According to Pertamina's financial report, its assets last year stood at $40.88 billion. If PGAS were added to Pertamina, it would only add the figure to $44.79 billion.

That remains smaller than the size of the closest oil and gas rivals in Southeast Asia, which are Malaysia's state owned oil and gas company, Petronas and Thailand's state-owned listed oil and gas company PTT Public Company Limited (PTT).

In 2012, Petronas' assets stood at $159.94 billion, while PTT at $53.33 billion.

PGAS, on the other hand, proposed to acquire Pertagas.

The company's corporate secretary Heri Yusuf argued that by acquiring PGAS, it will maximize the utilization of natural gas in Indonesia. "The consolidation of state-gas companies is the best option to develop the natural gas to have maximum utilization here," he said.

Dahlan, the SOE Minister who supervise all state-controlled companies, did not give any signals on which options he would prefer to take.
Haryajid Ramelan, an analyst at Capital Bridge said PGAS actually has been contributing significantly in gas infrastructure in Indonesia, as in the last 10 years, the company has developed gas infrastructure of more than Rp 40 trillion.

PGAS only had Rp 1.4 trillion of capital before going public in 2003, its market value now has reached more than $11 billion now.

"As a state-owned company, PGN has good governance, so when there is issue that it will be acquired by Pertamina, investors were reacting negatively.

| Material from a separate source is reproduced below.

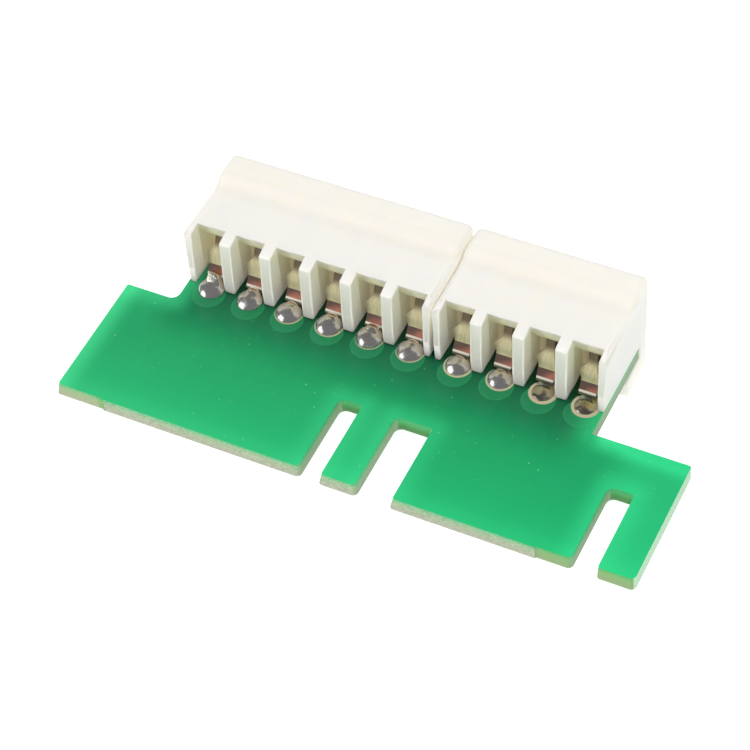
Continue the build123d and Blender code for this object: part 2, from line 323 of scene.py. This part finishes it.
# painted glow: the bays and the narrow seam between the two mouldings give off a little light,
# standing in for light that passes through the nylon
seam_x = (housing_high.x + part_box("four_way_housing")[0].x) / 2 / MM
seam_glow = abs(x - seam_x).rise(0.26, 0.12) * (z - board_top / MM).rise(1.0, 4.5)
painted_glow = blend((0, 0, 0), (0.14, 0.125, 0.075), painted_bay_light)
feed(shader, "Emission Color", blend(painted_glow, (0.085, 0.078, 0.060), seam_glow))
shader.inputs["Emission Strength"].default_value = 1.0
feed(shader, "Roughness", 0.36 + 0.10 * grain(place, 1.1, 3.0))
feed(shader, "Normal", bump(grain(place, 14.0, 3.0), 0.006))
shader.inputs["IOR"].default_value = 1.5
shader.inputs["Subsurface Weight"].default_value = 0.5
shader.inputs["Subsurface Radius"].default_value = (2.6, 2.1, 1.3)
shader.inputs["Subsurface Scale"].default_value = MM
print("material:", nylon.name)

# %% [markdown]
# ## Laminate and solder mask
#
# The board is glass-fibre laminate under a glossy green mask.  Light that enters the cut
# edges shows through the laminate, so the green is brighter within 2.6 mm of the edges and
# slots.  The pads under the board show through as faint paler discs in front of the joints.
# All of that could be painted on an image, but here it is worked out from distances to the
# board's own edges, so it stays sharp from close by.  The cut walls have no mask: they are
# pale, yellowish laminate, rough where the board was snapped from its panel.

# %% The board's outline, in millimetres from its left end and its front edge
LEFT_OVERHANG = 0.42  # the left wall leans out by this at the underside, and the box takes it in
left, front = board_left / MM + LEFT_OVERHANG, board_front / MM
SLOTS = [(23.8, 25.95), (29.15, 32.65), (48.85, 51.15)]
SLOT_DEPTH, EAR_DEPTH = 8.1, 12.7
NECK_LEFT, NECK_RIGHT, BOARD_LENGTH = 5.0, 45.35, 54.4
FAR = 99  # well past the board
top, thickness = board_top / MM, (board_top - board_bottom) / MM
print("board's left end and front edge, mm:", round(left, 3), round(front, 3))


# %% Helpers for the board's finish
GLOW_REACH = 2.6


def edge_glow(distance):
    """How much light from a cut edge shows at a distance from it, in millimetres."""
    return distance.rise(GLOW_REACH, 0.0) ** 1.5


def ramp(value, stops):
    """A colour that follows a value from 0 to 1."""
    return value.make("ShaderNodeValToRGB", {"stops": stops}, {0: value})


def tint(colour, factors):
    """A colour times another, channel by channel."""
    return colour.make("ShaderNodeVectorMath", {"operation": "MULTIPLY"}, {0: colour, 1: factors})


print("light from a cut edge reaches", GLOW_REACH, "mm")

# %% The green mask
laminate, shader, wire = start_finish("green_masked_laminate")
place, (x, y, z) = place_in_mm(wire)
across, depth = x - left, y - front
cloud = grain(place, 0.22, 3.0)
weave = grain(place, 1.6, 2.0, (1.0, 0.35, 1.0))
# painted shade: the open board is a little darker towards the back, and a painted shadow darkens
# it in front of the housings
open_board = ramp(depth / 16, [(0.05, (0.022, 0.475, 0.165)), (0.25, (0.020, 0.41, 0.145)),
                               (0.5, (0.018, 0.355, 0.128)), (1.0, (0.018, 0.335, 0.120))])
shaded_board = ramp(depth / 16, [(0.05, (0.022, 0.475, 0.165)), (0.25, (0.020, 0.41, 0.145)),
                                 (0.5, (0.018, 0.350, 0.124)), (0.625, (0.014, 0.280, 0.100)),
                                 (0.78, (0.007, 0.165, 0.062)), (0.92, (0.003, 0.100, 0.040)),
                                 (0.98, (0.001, 0.035, 0.012))])
mask = blend(open_board, shaded_board, across.band(6.0, 42.5, 3.5))
# painted light: the green is brighter near the cut edges, standing in for light that enters them,
# most of all in the narrow tongues and the right ear
painted_glow = 0.27 * edge_glow(depth) + 0.85 * edge_glow(across)
for slot_left, slot_right in SLOTS:
    slot = box_distance(across, depth, (slot_left, -5), (slot_right, SLOT_DEPTH))
    painted_glow = painted_glow + 0.35 * edge_glow(slot)
behind_left_ear = box_distance(across, depth, (-FAR, EAR_DEPTH), (NECK_LEFT, FAR))
painted_glow = painted_glow + 0.5 * edge_glow(behind_left_ear)
ear_back = edge_glow(box_distance(across, depth, (NECK_RIGHT, EAR_DEPTH), (FAR, FAR)))
painted_glow = painted_glow + ear_back * (0.3 + 0.7 * across.rise(45.3, 46.8))
painted_glow = painted_glow + 0.45 * across.rise(46.5, 51.0)
painted_glow = painted_glow + 0.18 * across.band(26.3, 28.8, 1.2) * depth.rise(11.0, 5.0)
mask = blend(mask, (0.050, 0.67, 0.255), painted_glow.least(1))
mask = blend(mask, (0.04, 0.50, 0.19), weave.rise(0.56, 0.75) * 0.06)
mask = tint(mask, blend((1.15, 1.0, 1.04), (0.65, 1.0, 1.0), across / BOARD_LENGTH))
mask = tint(mask, blend((0.94, 0.95, 0.94), (1.06, 1.05, 1.06), cloud))
print("mask colour:", len(laminate.node_tree.nodes), "nodes so far")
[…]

This reaction was an indication that Pertamina's coming is considered contra-productive," Haryajid said.

It has been common that executives from a state-company typically resist a merger, as the result could be job cuts to make the company efficient, while top management may lose control over the company.

However, it has also been widely known that state-companies, especially Pertamina, has been a cash cow for political interest in the past, a factor that has hindered the company to grow bigger than Petronas, despite Indonesia actually began developing its oil and gas fields earlier before Malaysia.

Why There Are Conflicts?

The conflict between the two Indonesian state-controlled companies arose due to similarity of the business between PGN and Pertagas.

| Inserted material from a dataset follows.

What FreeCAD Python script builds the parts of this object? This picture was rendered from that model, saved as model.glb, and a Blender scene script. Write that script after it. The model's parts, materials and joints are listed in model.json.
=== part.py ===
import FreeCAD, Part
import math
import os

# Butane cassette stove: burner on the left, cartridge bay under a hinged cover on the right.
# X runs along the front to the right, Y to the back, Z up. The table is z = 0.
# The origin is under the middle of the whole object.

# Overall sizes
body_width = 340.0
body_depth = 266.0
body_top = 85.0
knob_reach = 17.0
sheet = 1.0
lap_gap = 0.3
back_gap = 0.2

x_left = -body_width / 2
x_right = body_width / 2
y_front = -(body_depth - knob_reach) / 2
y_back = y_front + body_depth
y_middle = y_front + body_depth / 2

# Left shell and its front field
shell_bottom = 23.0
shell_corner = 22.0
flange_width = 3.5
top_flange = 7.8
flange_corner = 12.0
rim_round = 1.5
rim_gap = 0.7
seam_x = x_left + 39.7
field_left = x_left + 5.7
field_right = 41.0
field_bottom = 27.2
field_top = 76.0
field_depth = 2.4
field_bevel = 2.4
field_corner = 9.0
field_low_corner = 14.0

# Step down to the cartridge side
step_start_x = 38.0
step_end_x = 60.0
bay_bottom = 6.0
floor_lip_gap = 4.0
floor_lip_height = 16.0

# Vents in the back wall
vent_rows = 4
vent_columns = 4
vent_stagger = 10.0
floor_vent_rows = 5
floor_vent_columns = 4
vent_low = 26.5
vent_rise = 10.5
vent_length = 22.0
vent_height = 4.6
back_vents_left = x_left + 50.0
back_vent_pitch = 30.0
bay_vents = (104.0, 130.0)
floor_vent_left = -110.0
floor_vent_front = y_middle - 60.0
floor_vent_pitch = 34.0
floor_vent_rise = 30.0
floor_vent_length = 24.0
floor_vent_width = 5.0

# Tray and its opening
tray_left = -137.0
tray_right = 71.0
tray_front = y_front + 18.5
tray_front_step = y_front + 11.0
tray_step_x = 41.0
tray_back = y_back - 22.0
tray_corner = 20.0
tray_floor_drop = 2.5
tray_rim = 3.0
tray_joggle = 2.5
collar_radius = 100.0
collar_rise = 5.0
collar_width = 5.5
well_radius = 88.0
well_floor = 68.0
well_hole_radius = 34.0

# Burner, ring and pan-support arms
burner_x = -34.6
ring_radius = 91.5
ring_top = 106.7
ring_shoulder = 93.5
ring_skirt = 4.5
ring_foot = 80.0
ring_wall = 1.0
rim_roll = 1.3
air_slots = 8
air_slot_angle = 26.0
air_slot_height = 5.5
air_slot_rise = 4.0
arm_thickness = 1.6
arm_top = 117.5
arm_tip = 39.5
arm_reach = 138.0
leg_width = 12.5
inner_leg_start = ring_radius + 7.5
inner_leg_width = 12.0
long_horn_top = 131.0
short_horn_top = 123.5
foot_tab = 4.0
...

One particular issue that triggered the spat was when both realized there were cross sections between PGN's distribution gas pipelines and Pertagas' pipes in 11 spots in East Java and West Java.

PGAS initially said it was willing to pay reasonable charges to be allowed to cross Pertagas' area.

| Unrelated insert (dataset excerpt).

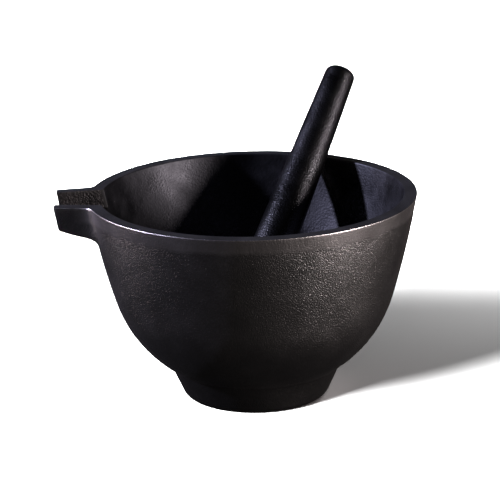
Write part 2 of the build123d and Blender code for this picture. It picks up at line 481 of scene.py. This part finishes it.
def make_pestle(material):
    """The rod, turned from its profile and laid in its place against the rim."""
    profile = pestle_profile()
    mesh = bpy.data.meshes.new("pestle_rod")
    chain = [(i, i + 1) for i in range(len(profile) - 1)]
    mesh.from_pydata([(r * MM, 0, z * MM) for r, z in profile], chain, [])
    piece = bpy.data.objects.new("pestle_rod", mesh)
    bpy.context.scene.collection.objects.link(piece)
    tree, sockets = turned(material)
    modifier = piece.modifiers.new("turned", "NODES")
    modifier.node_group = tree
    modifier[sockets["Facets"]] = FACETS
    made_plain(piece)
    faced_outwards(piece.data)
    piece.data.transform(PESTLE_FRAME)
    return piece


# ------------------------------------------------------------------ finishes

CLOUD = 13                     # mm across the patches where the oil baked on unevenly


def iron(name, base, roughness, grain, depth, patchiness=0.06, mottle=0.28,
         metal=1.0, under_rim=False, turn=None):
    """Seasoned cast iron: oil baked on to iron until it is nearly black.

    What reaches the eye is a soft, dark metallic gloss, broken up by the grains that the mould's
    sand left. grain is their width and depth their height, in mm. patchiness is how far the
    gloss changes from place to place, and mottle how far the tone does. metal is under 1 where
    the oil lies thick. under_rim adds the outside's marks: painted shade towards the foot, a
    paler filed band under the rim that also carries a painted highlight, and nicks. turn sets
    the pattern in line with a leaning piece.
    """
    material = bpy.data.materials.new(name)
    material.use_nodes = True
    tree = material.node_tree
    tree.nodes.clear()
    place = add(tree, "ShaderNodeTexCoord").outputs["Object"]
    if turn:
        place = add(tree, "ShaderNodeMapping", {"Vector": place}, {"Rotation": turn}).outputs[0]
    coarse = add(tree, "ShaderNodeTexNoise", {"Vector": place},
                 {"Scale": 1 / (1.4 * grain * MM), "Detail": 2.0, "Roughness": 0.7})
    pits = add(tree, "ShaderNodeTexVoronoi", {"Vector": place},
               {"Scale": 1 / (1.3 * grain * MM), "Randomness": 1.0}, feature="F1")
    clouds = add(tree, "ShaderNodeTexNoise", {"Vector": place},
                 {"Scale": 1 / (CLOUD * MM), "Detail": 5.0, "Roughness": 0.6})
    domes = add(tree, "ShaderNodeMath", {0: pits.outputs["Distance"]}, {1: -0.6}, operation="MULTIPLY")
    height = add(tree, "ShaderNodeMath", {0: coarse.outputs[0], 1: domes.outputs[0]},
                 operation="ADD").outputs[0]
    gloss = add(tree, "ShaderNodeMapRange", {"Value": clouds.outputs[0]},
                {"From Min": 0.3, "From Max": 0.7, "To Min": roughness - patchiness,
                 "To Max": roughness + patchiness}).outputs[0]
    colour = srgb(base)
    tone = add(tree, "ShaderNodeMixRGB", {"Fac": clouds.outputs[0]},
               {"Color1": [c * (1 - mottle) for c in colour[:3]] + [1],
                "Color2": [c * (1 + mottle) for c in colour[:3]] + [1]}).outputs[0]
    if under_rim:
        # Painted shade: the tone darkens towards the foot.
        tone = painted_shade_to_foot(tree, place, tone)
        # The filed band's paler tone also carries a painted highlight.
        height, tone = dressed_band_and_highlight(tree, place, height, tone)
        tone = nicks(tree, place, tone)
    bump = add(tree, "ShaderNodeBump", {"Height": height}, {"Strength": 1.0, "Distance": depth * MM})
    shader = add(tree, "ShaderNodeBsdfPrincipled",
                 {"Base Color": tone, "Roughness": gloss, "Normal": bump.outputs[0]},
                 {"Metallic": metal})
    add(tree, "ShaderNodeOutputMaterial", {"Surface": shader.outputs[0]})
    return material


FOOT_SHADE_BOTTOM, FOOT_SHADE_TOP = 10, 46      # heights between which the painted shade fades out


def painted_shade_to_foot(tree, place, tone):
    """Painted shade: the tone darkens down the belly's underside to the foot, blackest at the bottom,
    where they face down and away from the lights.
    """
    split = add(tree, "ShaderNodeSeparateXYZ", {0: place})
    unshaded = add(tree, "ShaderNodeMapRange", {"Value": split.outputs["Z"]},
               {"From Min": FOOT_SHADE_BOTTOM * MM, "From Max": FOOT_SHADE_TOP * MM,
                "To Min": 0.58, "To Max": 1.0}).outputs[0]
    return add(tree, "ShaderNodeVectorMath", {0: tone, "Scale": unshaded}, operation="SCALE").outputs[0]


BAND = 6.5                     # depth of the smoother band under the rim, where it was dressed
WANDER = 3                     # how far the band's lower edge strays
SPOUT_START = 6                # how far out along the spout it fades
STROKE = 0.8                   # width of the file's strokes


def dressed_band_and_highlight(tree, place, height, tone):
    """Under the rim the file ran over: shallower grain, short upright strokes and a paler tone, which is
    partly the band's own and partly a painted highlight.
    """
    split = add(tree, "ShaderNodeSeparateXYZ", {0: place})
    wander = add(tree, "ShaderNodeTexNoise", {"Vector": place}, {"Scale": 1 / (9 * MM), "Detail": 2.0})
    shift = add(tree, "ShaderNodeMath", {0: wander.outputs[0]}, {1: WANDER * MM}, operation="MULTIPLY")
    level = add(tree, "ShaderNodeMath", {0: split.outputs["Z"], 1: shift.outputs[0]}, operation="ADD")
    edge = (HEIGHT - BAND + WANDER / 2) * MM
    band = add(tree, "ShaderNodeMapRange", {"Value": level.outputs[0]},
               {"From Min": edge - 1.2 * MM, "From Max": edge + 0.8 * MM}).outputs[0]
    # The strokes stop where the spout leaves the bowl.
    on_bowl = add(tree, "ShaderNodeMapRange", {"Value": split.outputs["X"]},
                  {"From Min": -(RIM + SPOUT_START) * MM, "From Max": -RIM * MM}).outputs[0]
    band = add(tree, "ShaderNodeMath", {0: band, 1: on_bowl}, operation="MULTIPLY").outputs[0]
    upright = add(tree, "ShaderNodeMapping", {"Vector": place}, {"Scale": (1.0, 1.0, 0.14)})
    strokes = add(tree, "ShaderNodeTexNoise", {"Vector": upright.outputs[0]},
                  {"Scale": 1 / (STROKE * MM), "Detail": 1.0, "Roughness": 0.5}).outputs[0]
    softer = add(tree, "ShaderNodeMath", {0: height}, {1: 0.45}, operation="MULTIPLY")
    shallow = add(tree, "ShaderNodeMath", {0: strokes}, {1: 0.4}, operation="MULTIPLY")
    both = add(tree, "ShaderNodeMath", {0: softer.outputs[0], 1: shallow.outputs[0]}, operation="ADD")
    height = add(tree, "ShaderNodeMix", {0: band, 2: height, 3: both.outputs[0]}).outputs[0]
    # The band's tone is raised about 2.15 times: partly the filed band's own paler tone, partly a painted
    # highlight.
    paler = add(tree, "ShaderNodeMixRGB", {"Color1": tone},
                {"Fac": 1.0, "Color2": (2.15, 2.12, 2.12, 1)}, blend_type="MULTIPLY").outputs[0]
    tone = add(tree, "ShaderNodeMixRGB", {"Fac": band, "Color1": tone, "Color2": paler}).outputs[0]
    return height, tone


# Nicks that show bare metal: (azimuth, height, length, width), degrees and mm.
NICKS = [(302, 86.3, 6.0, 0.55), (213, 83.5, 6.5, 0.45), (252, 81.5, 0.8, 0.8), (263, 71.0, 0.7, 0.7),
         (290, 74.0, 0.6, 0.6), (240, 66.0, 0.6, 0.6), (75, 80.0, 5.0, 0.5)]


def nicks(tree, place, tone):
    """Paints each nick as a small ellipsoid of paler metal that reaches through the surface."""
    worn = None
    for azimuth, z, length, width in NICKS:
        turn = math.radians(azimuth)
        radius = outer_radius(z)
        centred = add(tree, "ShaderNodeVectorMath", {0: place},
                      {1: (radius * math.cos(turn) * MM, radius * math.sin(turn) * MM, z * MM)},
                      operation="SUBTRACT")
        along = add(tree, "ShaderNodeMapping", {"Vector": centred.outputs[0]},
                    {"Rotation": (0, 0, math.pi / 2 - turn + math.pi)})
        sized = add(tree, "ShaderNodeVectorMath", {0: along.outputs[0]},
                    {1: (2 / (length * MM), 0.5 / MM, 2 / (width * MM))}, operation="MULTIPLY")
        far = add(tree, "ShaderNodeVectorMath", {0: sized.outputs[0]}, operation="LENGTH")
        mask = add(tree, "ShaderNodeMapRange", {"Value": far.outputs["Value"]},
                   {"From Min": 0.6, "From Max": 1.2, "To Min": 1.0, "To Max": 0.0}).outputs[0]
        worn = mask if worn is None else add(tree, "ShaderNodeMath", {0: worn, 1: mask},
                                             operation="MAXIMUM").outputs[0]
    return add(tree, "ShaderNodeMixRGB", {"Fac": worn, "Color1": tone},
               {"Color2": srgb("#c9c4c0")}).outputs[0]


# ------------------------------------------------------------------ the stand, lights and camera

def direction(azimuth, elevation):
    """The unit vector towards an azimuth from +X and a height above the horizon, in degrees."""
    a, e = math.radians(azimuth), math.radians(elevation)
    return Vector((math.cos(a) * math.cos(e), math.sin(a) * math.cos(e), math.sin(e)))


def lamp(name, azimuth, elevation, distance, size, strength, colour, aim=(0, 0, 0.06), spread=180):
    """A round soft light. strength is the light that reaches the object, whatever its distance."""
    data = bpy.data.lights.new(name, "AREA")
    data.shape = "DISK"
    data.size = size
    data.energy = strength * distance ** 2
    data.color = srgb(colour)[:3]
    data.spread = math.radians(spread)
    towards = direction(azimuth, elevation)
    piece = bpy.data.objects.new(name, data)
    piece.matrix_world = (Matrix.Translation(Vector(aim) + towards * distance)
                          @ towards.to_track_quat("Z", "Y").to_matrix().to_4x4())
    bpy.context.scene.collection.objects.link(piece)
    return piece


def make_floor():
    """A white card that the iron doesn't reflect, so that the iron stays black."""
    mesh = bpy.data.meshes.new("floor")
    mesh.from_pydata([(-3, -3, 0), (3, -3, 0), (3, 6, 0), (-3, 6, 0)], [], [(0, 1, 2, 3)])
    floor = bpy.data.objects.new("floor", mesh)
    bpy.context.scene.collection.objects.link(floor)
    material = bpy.data.materials.new("white_card")
    material.use_nodes = True
    shader = material.node_tree.nodes["Principled BSDF"]
    shader.inputs["Base Color"].default_value = srgb("#f2f2f2")
    shader.inputs["Roughness"].default_value = 0.9
    shader.inputs["Specular IOR Level"].default_value = 0.0
    mesh.materials.append(material)
    floor.visible_diffuse = False
    floor.visible_glossy = False
    return floor


def only_on(light, *pieces):
    """The light falls on these pieces only."""
    group = bpy.data.collections.new(light.name + "_on")
    for piece in pieces:
        group.objects.link(piece)
    light.light_linking.receiver_collection = group


VIEW_TURN = 1.5                # the camera's azimuth from the -Y axis, in degrees
VIEW_UP = 17.25                # its height above the horizon
VIEW_ROLL = -1.36
VIEW_DISTANCE = 1.0
VIEW_LENS = 157.06             # mm, on a 36 mm wide sensor
VIEW_TARGET = Vector((-0.00158, 0, 0.0679))


def make_camera():
    """The camera, which looks at VIEW_TARGET from the front and a little above."""
    turn, up, roll = map(math.radians, (VIEW_TURN, VIEW_UP, VIEW_ROLL))
    forward = Vector((math.sin(turn) * math.cos(up), math.cos(turn) * math.cos(up), -math.sin(up)))
    right = forward.cross(Vector((0, 0, 1))).normalized()
    above = right.cross(forward)
    c, s = math.cos(roll), math.sin(roll)
    basis = Matrix((c * right + s * above, c * above - s * right, -forward)).transposed()
    data = bpy.data.cameras.new("camera")
    data.lens = VIEW_LENS
    data.sensor_width = 36
    data.clip_end = 20
    camera = bpy.data.objects.new("camera", data)
    camera.matrix_world = Matrix.Translation(VIEW_TARGET - forward * VIEW_DISTANCE) @ basis.to_4x4()
    bpy.context.scene.collection.objects.link(camera)
    bpy.context.scene.camera = camera


def make_world():
    """White to the camera, and a dim even light to everything else."""
    world = bpy.data.worlds.new("studio")
    world.use_nodes = True
    tree = world.node_tree
    tree.nodes.clear()
    ray = add(tree, "ShaderNodeLightPath").outputs["Is Camera Ray"]
    dim = add(tree, "ShaderNodeBackground", values={"Color": srgb("#ffffff"), "Strength": 0.009})
    white = add(tree, "ShaderNodeBackground", values={"Color": srgb("#ffffff"), "Strength": 1.0})
    mixed = add(tree, "ShaderNodeMixShader", {0: ray, 1: dim.outputs[0], 2: white.outputs[0]})
    add(tree, "ShaderNodeOutputWorld", {"Surface": mixed.outputs[0]})
    bpy.context.scene.world = world


# Filed flat and then oiled: the dullest of the finishes, with next to no grain.
ground_rim = iron("seasoned_iron_ground", "#444344", 0.74, 0.5, 0.04)
# Rubbed by the pestle: fine, and mottled where the oil has worn and been baked on again.
rubbed_inside = iron("seasoned_iron_rubbed", "#333236", 0.46, 0.8, 0.10,
                     patchiness=0.12, mottle=0.6, metal=0.92)
# As it left the sand: crisp small grains that sparkle where the light strikes along them. They
# are drawn a little coarser than the sand itself, so that they show.
sand_cast = iron("seasoned_iron_sand_cast", "#999494", 0.32, 0.42, 0.18,
                 patchiness=0.02, mottle=0.1, under_rim=True)
# Out of reach of the file and the pestle: coarse and dull, and darker than the outside as painted shade
# in the spout's channel.
shaded_channel_iron = iron("seasoned_iron_channel_shaded", "#4a4748", 0.46, 0.7, 0.3)
# Smoothed and often held: narrow bright streaks along the rod.
pestle_iron = iron("seasoned_iron_rod", "#414043", 0.31, 0.62, 0.17, turn=PESTLE_FACE)

mortar = make_mortar({GROUND: ground_rim, RUBBED: rubbed_inside,
                      CAST: sand_cast, CHANNEL: shaded_channel_iron})
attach(mortar, "mortar")
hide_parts("mortar")
pestle = make_pestle(pestle_iron)
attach(pestle, "pestle")
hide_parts("pestle")

floor = make_floor()
make_camera()
make_world()
bpy.context.scene.view_settings.view_transform = "Standard"

# The iron's own lights: a small cool window high on the spout's side, a broad one low on the
# same side, and a warm one low to the right.
iron_lights = [lamp("cool_window", 179, 27.5, 2.0, 0.14, 18.5, "#dcdfff"),
               lamp("left_window", 171, 2, 1.5, 0.7, 2.7, "#fbeef4"),
               lamp("right_window", 331.5, 7, 1.5, 0.5, 14, "#fff6f4")]
for light in iron_lights:
    only_on(light, mortar, pestle)
# The card's own lights: one from the front left for the long shadow, one that fills it from
# behind, and one that washes out the card's far part.
card_lights = [lamp("card_light", 220.5, 20, 2.0, 0.55, 80, "#ffffff", aim=(0.05, 0, 0)),
               lamp("card_fill", 60, 45, 0.2, 0.1, 6, "#ffffff", aim=(0.12, 0.1, 0)),
               lamp("card_wash", 90, 90, 1.0, 1.6, 60, "#ffffff", aim=(0.2, 0.995, 0), spread=12)]
for light in card_lights:
    only_on(light, floor)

However, for unknown reason, Pertagas never get back to PGN to settle the matter.

Adding to the complicacy, PGAS has been pressed by the government to open the access of its pipes to other gas distributors, and as compensation, it is expected to receive fees from traders or distributors for the use of PGAS's pipe.

A ministerial regulation issued by the Energy and Mineral Resources Ministry that should push for "open access" scheme for gas pipe networks in Indonesia actually has been issued since two years ago, but until now the government has been in limbo to force it due to resistance from PGAS management.

The spirit of the 2011 regulation was to liberate the gas sector and ease customers access to get gas and avoid monopoly in the sector.

Should this scheme is implemented, it will benefit Pertagas and other gas traders, as it means the unit of all can have access to PGAS's distribution pipe with some fees.

However, Ridha Ababil, the vice president for corporate communications at PGAS said open access scheme cannot immediately be implemented as PGAS would need an additional $1.2 billion in investment to upgrade its facilities into gastransmission pipes, which needs to be stronger as they must be able to withstand high-pressure gas transmissions.

PGAS's existing "distribution" pipes are designed only to meet specific customers need, meaning if it is forced to be used as transmission pipes, damages, which may lead to accidents would be inevitable.

PGN's Dependence on Gas Distribution Business

Meanwhile, on the financial side, it is unarguably that PGAS relies the bulk of its revenue from gas distribution business, rather than gas transmission.

Of the company's $2.2 billion revenue in the first nine months, around $2 billion is contributed from gas transmission, while only $141 million came from gas transmission fees. PGN managed to increase its customers to 91,109 in January-September 2013 from 89,868 in the same period last year.

PGAS now controls around 80 percent of the country's total gas pipelines trough its distribution as well as transmission pipelines.

PGAS runs more than 3,750 kilometer of gas distribution pipes in Indonesia, which customers include hotels, restaurants, independent power producers (IPP), manufacturing companies and even households, which area have been covered by PGAS's networks.

On the other hand, PGAS also operates 2,160 km of "high pressured" gas transmission pipes. Some of them are the 544-km transmission pipe that connects Grissik (South Sumatera) and Duri (Riau), which has been operating since 1998.

This facility transports natural gas from the Grissik gas plant to Chevron Pacific Indonesia's steam flood project to boost oil production in Central Sumatera.

PGN owns the transmission pipe and the Grissik plant sources its natural gas from a production sharing contract (PSC) block operated by Conoco Philip Indonesia in South Sumatera.

Consumers Are Losing

An analyst who refused to be named said the saga reflects the mess in how the government structured its state-firms, initially founded to serve the greater public interest.

"Nobody is winning in this war. Who is losing more? It is the customers who await for gas infrastructure development. Some industries, like the ceramics in East Java, food and beverages, are still suffering for lack of gas supply. I urge the government to settle this saga and make sure we have infrastructure development going!," he said.